Sono inoltre necessarie infrastrutture comuni, con una collaborazione attiva tra settore pubblico e privato, a livello locale e nazionale, dai centri di ricerca e sviluppo, i trasporti, lo sviluppo della comunicazione di dati e la tecnologia dell’informazione. E’ necessario un quadro legislativo e normativo stabile, semplice e favorevole a livello nazionale, regionale e sovranazionale che permetta all’imprenditoria di nascere, svilupparsi ed espandersi raggiungendo rapidamente una massa critica. Fondamentali, per contribuire a tale successo, sono anche gli incentivi fiscali alla creazione di nuove imprese, e al loro sviluppo, nonché alle attività innovative.

In terzo luogo, è necessario un sistema finanziario che sia capace e pronto a finanziare l’imprenditorialità dal momento della sua nascita fino a quando non raggiunge una dimensione critica.
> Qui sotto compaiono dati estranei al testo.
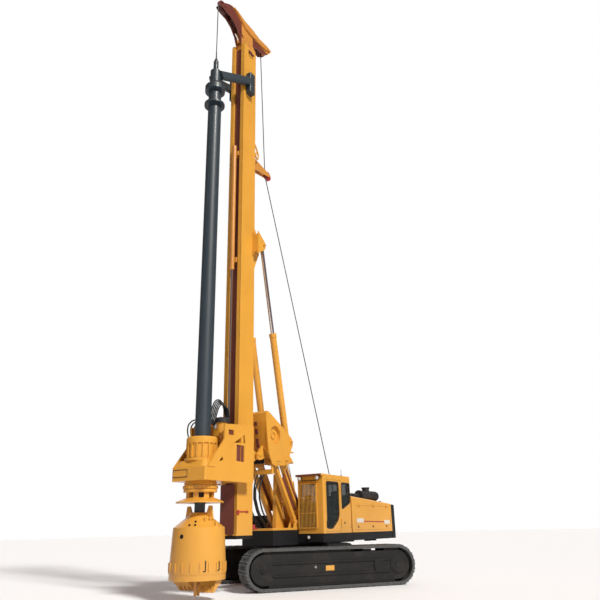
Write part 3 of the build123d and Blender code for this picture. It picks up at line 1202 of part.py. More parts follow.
# Kelly bar: thick tube with three drive keys, a disc, the flange that it hangs by and the square stub
THRUST_Z = GUIDE_RING[0] + GUIDE_FLOOR + SEAT
with BuildPart() as kelly_bar:
    with BuildSketch(Plane.XY.offset(KELLY_BOTTOM)):
        with Locations((KELLY_X, 0)):
            Circle(KELLY_R)
            with PolarLocations(KELLY_R + KEY_OUT / 2 - 10, 3):
                Rectangle(KEY_OUT + 20, 70)
            Circle(KELLY_BORE, mode=Mode.SUBTRACT)
    extrude(amount=COLLAR_Z - KELLY_BOTTOM)
    with BuildSketch(Plane.XY.offset(COLLAR_Z - 1)):
        with Locations((KELLY_X, 0)):
            Circle(KELLY_R)
            Circle(KELLY_BORE, mode=Mode.SUBTRACT)
    extrude(amount=THRUST_Z - COLLAR_Z + 2)
    for z, radius, thick in ((COLLAR_Z, COLLAR_R, COLLAR), (THRUST_Z, THRUST_R, THRUST)):
        with BuildSketch(Plane.XY.offset(z)):
            with Locations((KELLY_X, 0)):
                Circle(radius)
                Circle(KELLY_BORE, mode=Mode.SUBTRACT)
        extrude(amount=thick)
    with BuildSketch(Plane.XY.offset(KELLY_BOTTOM)):
        with Locations((KELLY_X, 0)):
            Circle(KELLY_R)
    extrude(amount=60)
    with BuildSketch(Plane.XY.offset(NECK_TOP)):
        with Locations((KELLY_X, 0)):
            Rectangle(KELLY_STUB, KELLY_STUB)
    extrude(amount=KELLY_BOTTOM + 1 - NECK_TOP)
save("kelly_bar", kelly_bar)

# Kelly guide: a ring that carries the kelly's flange, a hub and two arms to the mast's sides
ARM_ROOT = (KELLY_X - 40, 200.0, 15690.0)
ARM_TIP = (3760.0, 412.0, 16330.0)
GUIDE_ARM = (165.0, 300.0)     # width and height of an arm
CLAMP_X = (3570.0, 3860.0)
CLAMP_Z = (15850.0, 16660.0)
CLAMP_OUT = 470.0
arm_run = tuple(b - a for a, b in zip(ARM_ROOT, ARM_TIP))
with BuildPart() as kelly_guide:
    with BuildSketch(Plane(origin=ARM_ROOT, x_dir=(-arm_run[1], arm_run[0], 0), z_dir=arm_run)):
        RectangleRounded(*GUIDE_ARM, 60)
    extrude(amount=math.hypot(*arm_run))
    # Clamp that runs on the mast's side
    with BuildSketch(Plane.XY.offset(CLAMP_Z[0])):
        with Locations((sum(CLAMP_X) / 2, (MAST_HALF + SEAT + CLAMP_OUT) / 2)):
            RectangleRounded(CLAMP_X[1] - CLAMP_X[0], CLAMP_OUT - MAST_HALF - SEAT, 40)
    extrude(amount=CLAMP_Z[1] - CLAMP_Z[0])
    mirror(about=Plane.XZ)
    with BuildSketch(Plane(origin=(KELLY_X, 0, 0), x_dir=(1, 0, 0), z_dir=(0, -1, 0))):
        outline(((0, GUIDE_RING[0]), (GUIDE_RING_R, GUIDE_RING[0]), (GUIDE_RING_R, GUIDE_RING[1] - 20),
                 (GUIDE_RING_R - 25, GUIDE_RING[1]), (HUB_R + 20, GUIDE_RING[1] + 130), (HUB_R, GUIDE_RING[1] + 170),
                 (HUB_R, HUB_TOP - 30), (HUB_R - 30, HUB_TOP), (0, HUB_TOP)))
    revolve(axis=Axis((KELLY_X, 0, 0), (0, 0, 1)))
    # Room for the kelly and for its flange
    with BuildSketch(Plane.XY.offset(GUIDE_RING[0])):
        with Locations((KELLY_X, 0)):
            Circle(KELLY_R + 5)
    extrude(amount=GUIDE_FLOOR, mode=Mode.SUBTRACT)
    with BuildSketch(Plane.XY.offset(GUIDE_RING[0] + GUIDE_FLOOR)):
        with Locations((KELLY_X, 0)):
            Circle(THRUST_R + 5)
    extrude(amount=THRUST + 2 * PLAY, mode=Mode.SUBTRACT)
save("kelly_guide", kelly_guide)

# Swivel on the guide's hub, hung on the hoist rope
with BuildPart() as swivel:
    with BuildSketch(Plane(origin=(KELLY_X, 0, HUB_TOP), x_dir=(1, 0, 0), z_dir=(0, -1, 0))):
        outline(((0, SEAT), (120, SEAT), (120, 30), (84, 50), (84, 380), (60, 450), (24, 540), (18, 830), (0, 830)))
    revolve(axis=Axis((KELLY_X, 0, 0), (0, 0, 1)))
save("swivel", swivel)

# Drilling bucket: open shell with a conical shoulder, neck and two ears
LIP_OUT = 12.0
LIP = 46.0
LIP_BOTTOM = BUCKET_BOTTOM + DOOR_PLATE + 50
BUCKET_BARS = 10
BAR_OUT = 22.0
BAR = 210.0
with BuildPart() as bucket_shell:
    with BuildSketch(Plane(origin=(KELLY_X, 0, 0), x_dir=(1, 0, 0), z_dir=(0, -1, 0))):
        outline(((0, NECK_TOP), (NECK_R, NECK_TOP), (NECK_R + 40, NECK_TOP - 60),
                 (BUCKET_TOP_R, BUCKET_SHOULDER), (BUCKET_BOTTOM_R, BUCKET_BOTTOM + 320),
                 (BUCKET_BOTTOM_R, BUCKET_BOTTOM + DOOR_PLATE), (BUCKET_BOTTOM_R - BUCKET_WALL, BUCKET_BOTTOM + DOOR_PLATE),
                 (BUCKET_BOTTOM_R - BUCKET_WALL, BUCKET_BOTTOM + 320),
                 (BUCKET_TOP_R - BUCKET_WALL, BUCKET_SHOULDER - 20), (NECK_R, NECK_TOP - 110),
                 (0, NECK_TOP - 110)))
    revolve(axis=Axis((KELLY_X, 0, 0), (0, 0, 1)))
    with BuildSketch(Plane(origin=(KELLY_X, 0, 0), x_dir=(0, 1, 0), z_dir=(1, 0, 0))):
        outline(((NECK_R - 10, NECK_TOP - 120), (NECK_R + 230, NECK_TOP - 170), (NECK_R + 180, EARS_TOP),
                 (NECK_R + 90, EARS_TOP)))
        with Locations((NECK_R + 135, EARS_TOP - 75)):
            Circle(EAR_BORE_R, mode=Mode.SUBTRACT)
    extrude(amount=25, both=True)
    # Lip and upright bars round the foot
    with BuildSketch(Plane.XY.offset(LIP_BOTTOM)):
        with Locations((KELLY_X, 0)):
            Circle(BUCKET_BOTTOM_R + LIP_OUT)
            Circle(BUCKET_BOTTOM_R - BUCKET_WALL / 2, mode=Mode.SUBTRACT)
    extrude(amount=LIP)
    with BuildSketch(Plane.XY.offset(LIP_BOTTOM + LIP - 1)):
        with Locations((KELLY_X, 0)):
            with PolarLocations(BUCKET_BOTTOM_R - 2, BUCKET_BARS, start_angle=9):
                Rectangle(2 * BAR_OUT, 30)
    extrude(amount=BAR)
    # Knuckles and pin of the bottom door's hinge
    with BuildSketch(side(BUCKET_KNUCKLE + PLAY + 25, BUCKET_PIN[0], BUCKET_PIN[1])):
        Circle(30)
        outline(((-6, 29), (BUCKET_PIN_OUT + 18, 90), (BUCKET_PIN_OUT + 18, -8), (20, -8), (10, -25)))
    extrude(amount=25, both=True)
    with BuildSketch(side(0, BUCKET_PIN[0], BUCKET_PIN[1])):
        Circle(BUCKET_PIN_R)
    extrude(amount=-BUCKET_KNUCKLE - PLAY - 50)
    mirror(about=Plane.XZ)
save("bucket_shell", bucket_shell)

# Bucket door: the bottom plate with two inlets, a scoop with teeth beside each and the pilot
INLET_AT = (120.0, 330.0)
INLET_SIZE = (240.0, 480.0)
SCOOP_Y = (110.0, 590.0)
SCOOP = 150.0              # depth of a scoop under the plate
TEETH_PER_SIDE = 4
TOOTH_DOWN = 275.0
TOOTH_HALF = 40.0
PILOT_DOWN = 365.0
with BuildPart() as bucket_door:
    with BuildSketch(Plane.XY.offset(BUCKET_BOTTOM)):
        with Locations((KELLY_X, 0)):
            Circle(BUCKET_BOTTOM_R)
        with Locations((KELLY_X + INLET_AT[0], INLET_AT[1]), (KELLY_X - INLET_AT[0], -INLET_AT[1])):
            Rectangle(*INLET_SIZE, mode=Mode.SUBTRACT)
    extrude(amount=DOOR_PLATE - SEAT)
    with BuildSketch(side(0, BUCKET_PIN[0], BUCKET_PIN[1])):
        Circle(30)
        outline(((-10, -28), (BUCKET_PIN_OUT + 30, -98), (BUCKET_PIN_OUT + 30, -12), (24, -12), (12, -20)))
        Circle(BUCKET_PIN_R + ROD_FIT, mode=Mode.SUBTRACT)
    extrude(amount=BUCKET_KNUCKLE, both=True)
    # Forked pilot
    with BuildSketch(side(0, KELLY_X, BUCKET_BOTTOM)):
        outline(((-60, 10), (60, 10), (62, -PILOT_DOWN), (28, -PILOT_DOWN + 60), (0, -PILOT_DOWN + 130),
                 (-28, -PILOT_DOWN + 60), (-62, -PILOT_DOWN)))
    extrude(amount=40, both=True)
    for turn in (1, -1):
        with BuildSketch(side(turn * (SCOOP_Y[0] + SCOOP_Y[1]) / 2, KELLY_X, BUCKET_BOTTOM)):
            outline(((-turn * 10, 10), (-turn * 230, 10), (-turn * 190, -70), (-turn * 70, -SCOOP),
                     (turn * 20, -SCOOP - 30), (turn * 40, -SCOOP + 30)))
        extrude(amount=(SCOOP_Y[1] - SCOOP_Y[0]) / 2, both=True)
        for tooth in range(TEETH_PER_SIDE):
            y = turn * (SCOOP_Y[0] + TOOTH_HALF + tooth * (SCOOP_Y[1] - SCOOP_Y[0] - 2 * TOOTH_HALF)
                        / (TEETH_PER_SIDE - 1))
            with BuildSketch(side(y, KELLY_X, BUCKET_BOTTOM)):
                outline(((-turn * 60, -SCOOP + 20), (-turn * 40, -SCOOP - 40), (turn * 80, -TOOTH_DOWN),
                         (turn * 125, -TOOTH_DOWN + 10), (turn * 50, -SCOOP + 20)))
            extrude(amount=TOOTH_HALF, both=True)
save("bucket_door", bucket_door)
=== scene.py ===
# %% [markdown]
# # A rotary piling rig in Blender
# The machine stands on two tracks. An upper structure with cab, engine hoods and counterweight turns on them,
# and a parallelogram of arms and struts carries a carrier that holds the tall mast. A power head slides on the
# mast and turns the long kelly bar, which drives the drilling bucket. The solids come from the CAD model as a
# fixed frame. This lesson gives them their finishes and adds what is too small or too soft for the CAD: ropes,
# hoses, bolts, seams, lamps, handles and the seat.

# %% Load the frame
import json
import math
import bmesh
import bpy
from mathutils import Matrix, Quaternion, Vector


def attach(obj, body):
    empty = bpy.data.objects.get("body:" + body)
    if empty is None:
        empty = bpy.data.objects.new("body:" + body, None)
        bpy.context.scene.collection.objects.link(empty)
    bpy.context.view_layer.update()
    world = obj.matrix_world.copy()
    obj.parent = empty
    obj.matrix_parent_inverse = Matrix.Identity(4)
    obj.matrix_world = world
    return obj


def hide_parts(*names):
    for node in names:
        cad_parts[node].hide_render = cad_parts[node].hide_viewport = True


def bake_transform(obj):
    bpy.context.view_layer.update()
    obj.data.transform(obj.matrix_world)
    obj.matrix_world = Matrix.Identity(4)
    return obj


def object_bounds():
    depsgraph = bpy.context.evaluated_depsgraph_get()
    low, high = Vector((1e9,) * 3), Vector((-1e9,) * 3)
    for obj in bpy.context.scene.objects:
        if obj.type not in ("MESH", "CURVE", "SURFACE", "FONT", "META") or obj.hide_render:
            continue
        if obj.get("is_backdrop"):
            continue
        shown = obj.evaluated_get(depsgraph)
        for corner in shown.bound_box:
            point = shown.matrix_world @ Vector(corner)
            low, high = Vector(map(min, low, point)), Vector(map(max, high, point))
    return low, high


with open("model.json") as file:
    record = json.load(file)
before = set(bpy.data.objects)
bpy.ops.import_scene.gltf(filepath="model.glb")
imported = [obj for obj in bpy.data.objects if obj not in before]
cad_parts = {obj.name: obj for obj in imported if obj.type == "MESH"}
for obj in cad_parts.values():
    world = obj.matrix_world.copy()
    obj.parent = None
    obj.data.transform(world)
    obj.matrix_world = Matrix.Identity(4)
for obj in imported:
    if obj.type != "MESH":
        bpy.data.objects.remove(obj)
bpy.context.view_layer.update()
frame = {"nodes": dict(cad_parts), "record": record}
nodes = frame["nodes"]

# %% [markdown]
# ## Camera
# The picture is taken from the ground, a long way in front of the cab's corner, with the lens tilted up to
# take in the mast. A Blender camera looks along its own -Z, so a track quaternion turns it, and a small turn
# about its own axis leans it as the picture leans.

# %% Camera
CAMERA_AT = Vector((17.5724, 10.5652, 1.605))
CAMERA_LOOKS = Vector((-0.80085, -0.48276, 0.35439))
CAMERA_LEAN = math.radians(-1.225)
SENSOR = 36.0
LENS = 36.117

camera_data = bpy.data.cameras.new("camera")
camera_data.sensor_width = SENSOR
camera_data.lens = LENS
camera_data.clip_end = 400
camera = bpy.data.objects.new("camera", camera_data)
bpy.context.scene.collection.objects.link(camera)
camera.location = CAMERA_AT
camera.rotation_mode = "QUATERNION"
camera.rotation_quaternion = CAMERA_LOOKS.to_track_quat("-Z", "Y") @ Quaternion((0, 0, 1), CAMERA_LEAN)
bpy.context.scene.camera = camera
print("camera at", tuple(CAMERA_AT), "lens", LENS)

# %% [markdown]
# ## Floor
# The machine stands in a white hall, on a floor that is large and nearly white. One plane, far larger than
# what the picture shows, gives the floor and the light that it throws back. It lies 2 mm under the tracks, so
# that no two faces lie in one plane.

# %% Floor
FLOOR_HALF = 160.0
FLOOR_DROP = 0.002


def new_object(name, data):
    """Link a mesh or a light to the scene as an object."""
    made = bpy.data.objects.new(name, data)
    bpy.context.scene.collection.objects.link(made)
    return made


floor_mesh = bpy.data.meshes.new("floor")
floor_corners = [(x * FLOOR_HALF, y * FLOOR_HALF, -FLOOR_DROP) for x, y in ((-1, -1), (1, -1), (1, 1), (-1, 1))]
floor_mesh.from_pydata(floor_corners, [], [(0, 1, 2, 3)])
floor = new_object("floor", floor_mesh)
floor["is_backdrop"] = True
print("floor side", 2 * FLOOR_HALF)

# %% [markdown]
# ## Light
# The hall is lit from the cab's side. A sun with a wide disc lights the floor evenly up to its edge and leaves
# soft shadows, which a lamp at a fixed place can't. A warm disc in front keeps the shaded faces open.

# %% Lights
SUN_FROM = Vector((0.27, 0.64, 0.72))
SUN_STRENGTH = 3.9
SUN_WIDTH = math.radians(10)
SUN_COLOUR = (1.0, 0.97, 0.9)
FILL_FROM = Vector((34, 4, 7))
FILL_STRENGTH = 300
FILL_SIZE = 16
FILL_COLOUR = (1.0, 0.72, 0.55)
LIT_SPOT = Vector((1, 0, 5))

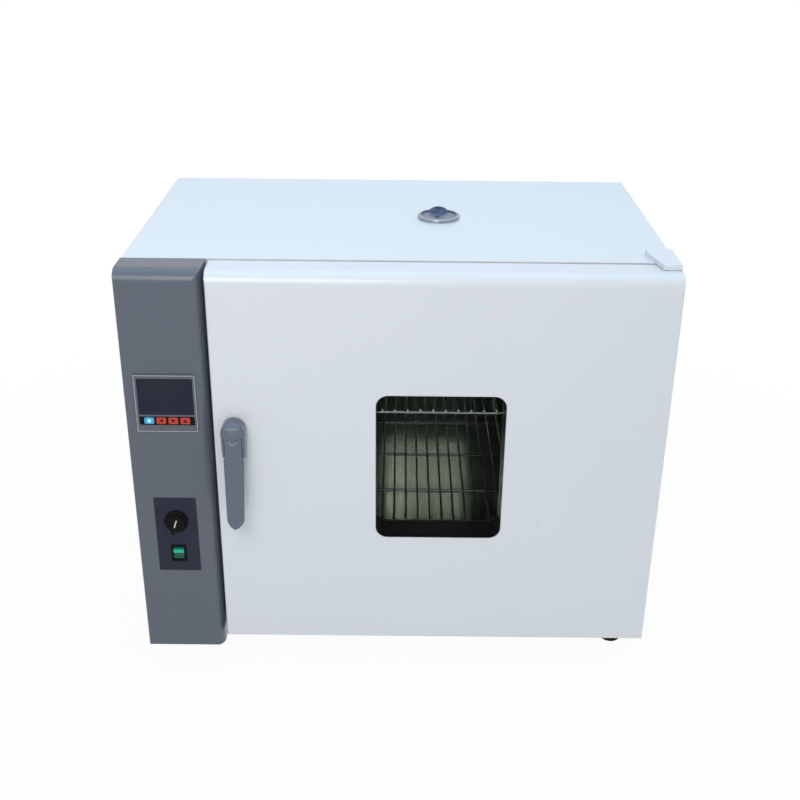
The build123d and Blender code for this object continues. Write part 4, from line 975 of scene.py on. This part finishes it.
def dial_numbers(name):
    """The four positions of the mode knob."""
    centre = knob_place()
    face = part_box("switch_plate")[0].y
    letter_height = 4.6 * MM
    inner, outer = 26.5 * MM, 29.0 * MM
    marks = (("OFF", -54.0, outer), ("I", -18.0, inner), ("II", 18.0, inner), ("III", 54.0, outer))
    meshes = []
    for text, angle, radius in marks:
        turn = math.radians(angle)
        x = centre.x + radius * math.sin(turn)
        z = centre.z + radius * math.cos(turn)
        meshes.append(lettering(name + text, text, letter_height, (x, face, z)))
    return joined(name, meshes)


class OVEN_OT_vent(bpy.types.Operator):
    """Finishes the roof vent"""

    bl_idname = "oven.vent"
    bl_label = "Roof vent"

    def execute(self, context):
        dress(plated("vent_plating", (0.34, 0.37, 0.41), 0.16), "vent_ring")
        # painted reflection: the dial's blue tint is partly a painted reflection of the sky; its mottle is
        # random tone
        dress(hammered("dial_metal", (0.15, 0.2, 0.31), 0.3), "vent_dial")
        return {"FINISHED"}


class OVEN_OT_wiring(bpy.types.Operator):
    """Finishes what is behind the control panel"""

    bl_idname = "oven.wiring"
    bl_label = "Wiring"

    def execute(self, context):
        dress(rolled_steel("relay_alloy", (0.55, 0.55, 0.56), 0.35, "Z"), "heater_relay")
        dress(moulded("cable_sheath", (0.02, 0.02, 0.022), 0.5), "wiring_loom")
        return {"FINISHED"}


class OVEN_OT_studio(bpy.types.Operator):
    """Sets the floor, the lamps and the camera"""

    bl_idname = "oven.studio"
    bl_label = "Studio"

    def execute(self, context):
        studio = settings().studio
        make_floor()
        make_world(studio)
        make_lamps(studio)
        make_camera(studio)
        context.scene.view_settings.view_transform = "Standard"
        return {"FINISHED"}


def make_floor():
    """A pale floor that keeps the oven's shadow and fades to white away from it."""
    graph = Graph("studio_floor")
    x, y, z = graph.parts(graph.place())
    distance = graph.node("ShaderNodeMath", {"operation": "SQRT"}, {0: x * x + y * y})
    far = distance.smooth(0.5, 1.3)
    speckle = graph.noise(graph.place(), 30.0)
    ground = graph.node("ShaderNodeBsdfDiffuse", None, {
        "Color": graph.mix(speckle, (0.86, 0.86, 0.86, 1.0), (0.88, 0.88, 0.88, 1.0)),
    })
    white = graph.node("ShaderNodeEmission", None, {"Color": WHITE, "Strength": 1.0})
    share = graph.looked_at() * (far * 0.05 + 0.95)
    graph.finish(graph.node("ShaderNodeMixShader", None, {0: share, 1: ground, 2: white}))
    bm = bmesh.new()
    bmesh.ops.create_grid(bm, x_segments=8, y_segments=8, size=20.0)
    mesh = bpy.data.meshes.new("floor")
    bm.to_mesh(mesh)
    bm.free()
    floor = bpy.data.objects.new("floor", mesh)
    bpy.context.scene.collection.objects.link(floor)
    set_material(floor, graph.material)


def make_world(studio):
    """Light from all round, stronger from the right and slightly blue from above, white where it is seen."""
    graph = Graph("studio_sky", "ShaderNodeOutputWorld")
    bpy.context.scene.world = graph.material
    x, y, z = graph.parts(graph.node("ShaderNodeTexCoord", output="Generated"))
    tint = graph.mix(z.smooth(0.0, 0.75), WHITE, (0.86, 0.94, 1.0, 1.0))
    strength = (x * 0.7 + 1.0) * studio.world
    sky = graph.node("ShaderNodeBackground", None, {"Color": tint, "Strength": strength})
    white = graph.node("ShaderNodeBackground", None, {"Color": WHITE, "Strength": 1.0})
    graph.finish(graph.node("ShaderNodeMixShader", None, {0: graph.looked_at(), 1: sky, 2: white}))


def make_lamps(studio):
    """A wide lamp above and a small one in front, each given by place, aim, size, power and colour."""
    lamps = (
        ("overhead_lamp", (0.0, 0.2, 2.6), (0.0, 0.0, 0.4), 2.4, studio.overhead, (0.37, 0.69, 1.0)),
        ("key_lamp", (-0.4, -1.5, 1.5), (0.0, 0.0, 0.35), 0.8, studio.key, (1.0, 0.99, 0.97)),
    )
    for name, place, aim, size, power, colour in lamps:
        data = bpy.data.lights.new(name, "AREA")
        data.shape = "SQUARE"
        data.size = size
        data.energy = power
        data.color = colour
        lamp = bpy.data.objects.new(name, data)
        bpy.context.scene.collection.objects.link(lamp)
        lamp.location = place
        lamp.rotation_euler = (Vector(aim) - Vector(place)).to_track_quat("-Z", "Y").to_euler()


def make_camera(studio):
    """The camera stands where the photograph was taken."""
    place = (0.00004, -1.55221, 1.06352)
    yaw, pitch, roll = math.radians(0.1219), math.radians(25.4324), math.radians(0.6361)
    look = Vector((math.sin(yaw) * math.cos(pitch), math.cos(yaw) * math.cos(pitch), -math.sin(pitch)))
    level = Vector((math.cos(yaw), -math.sin(yaw), 0.0))
    up = level.cross(look)
    right = math.cos(roll) * level + math.sin(roll) * up
    top = -math.sin(roll) * level + math.cos(roll) * up
    data = bpy.data.cameras.new("camera")
    data.lens = studio.lens
    data.sensor_width = 36.0
    camera = bpy.data.objects.new("camera", data)
    bpy.context.scene.collection.objects.link(camera)
    turn = Matrix((right, top, -look)).transposed()
    camera.matrix_world = Matrix.Translation(place) @ turn.to_4x4()
    bpy.context.scene.camera = camera


class OVEN_PT_finish(bpy.types.Panel):
    """Lists the oven's settings and its pieces"""

    bl_label = "Drying oven"
    bl_idname = "OVEN_PT_finish"
    bl_space_type = "VIEW_3D"
    bl_region_type = "UI"
    bl_category = "Oven"

    def draw(self, context):
        for title in ("paint", "shelf", "controls", "studio"):
            group = getattr(settings(), title)
            box = self.layout.box()
            box.label(text=title.capitalize())
            for key in group.__annotations__:
                box.prop(group, key)
        for operator in PIECES:
            self.layout.operator(operator.bl_idname)


GROUPS = (OvenPaint, OvenShelf, OvenControls, OvenStudio, OvenSettings)
PIECES = (
    OVEN_OT_studio, OVEN_OT_cabinet, OVEN_OT_door, OVEN_OT_window, OVEN_OT_handle, OVEN_OT_chamber,
    OVEN_OT_shelves, OVEN_OT_controller, OVEN_OT_switches, OVEN_OT_vent, OVEN_OT_wiring,
)


def register():
    for cls in (*GROUPS, *PIECES, OVEN_PT_finish):
        bpy.utils.register_class(cls)
    bpy.types.Scene.oven_finish = bpy.props.PointerProperty(type=OvenSettings)


def unregister():
    del bpy.types.Scene.oven_finish
    for cls in reversed((*GROUPS, *PIECES, OVEN_PT_finish)):
        bpy.utils.unregister_class(cls)


def main():
    register()
    for operator in PIECES:
        group, name = operator.bl_idname.split(".")
        getattr(getattr(bpy.ops, group), name)()


if __name__ == "__main__":
    main()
Si tratta quindi di garantire la disponibilità di finanziamenti per ogni stadio della attività di impresa e di sostenere lo sviluppo di mercati azionari nazionali e regionali dedicati anche alle PMI ad alto potenziale, in modo da favorire l’emergere di nuove imprese. Occorre sviluppare soluzioni finanziarie nuove e specifiche per gli imprenditori ad alto rischio. Tutto ciò ovviamente non solo favorirà la crescita di una nuova, attiva classe imprenditoriale, ma si tradurrà, a livello aggregato, in un rinnovamento della crescita e della competitività economica del Paese, nella riduzione della disoccupazione e nel riguadagnare un ruolo centrale nella competizione globale.

In Italia, occorre ricordare, il ruolo del sistema legislativo, ma soprattutto dell’impianto giuridico incaricato di applicare e far rispettare le leggi. Non è possibile sviluppare in modo appropriato l’impresa in un clima di incertezza del diritto, ove le transazioni e i contratti non possano aver luogo in un contesto in cui ogni disputa può essere risolta, rapidamente, in modo efficace e senza interferenze e traversie. Il rilancio dell’imprenditorialità (soprattutto giovanile) nel nostro Paese può essere un trampolino per la ripresa del Mezzogiorno e un’opportunità anche per le imprese del Nord
o i grandi investitori istituzionali di co-investire in progetti più rischiosi o in settori nuovi in cui non vogliano entrare fin dall’inizio con un rischio di impresa diretto (ad esempio nel settore delle biotecnologie). Occorre inoltre incentivare (o motivarne la trasformazione) i settori più maturi, come la produzione di carne, l’alimentare in generale, il mobilio/falegnameria, calzaturiero, nautica ed altri, al fine di riposizionarne l’eccellenza, cercando di arginare o rovesciare il problema dell’occupazione giovanile – ogni imprenditore crea lavoro almeno per altre 5-10 persone direttamente, e rende la società circostante più positiva e innovativa, una forma di “contagio” che promuove così un’importante esternalità economica positiva, che spinge la crescita nel suo complesso.

Il ruolo della trasformazione del sistema educativo in un senso che promuova l’imprenditorialità equivale a prevenire il problema dilagante della disoccupazione, della contribuzione al sistema pensionistico e dell’economia sommersa e criminale.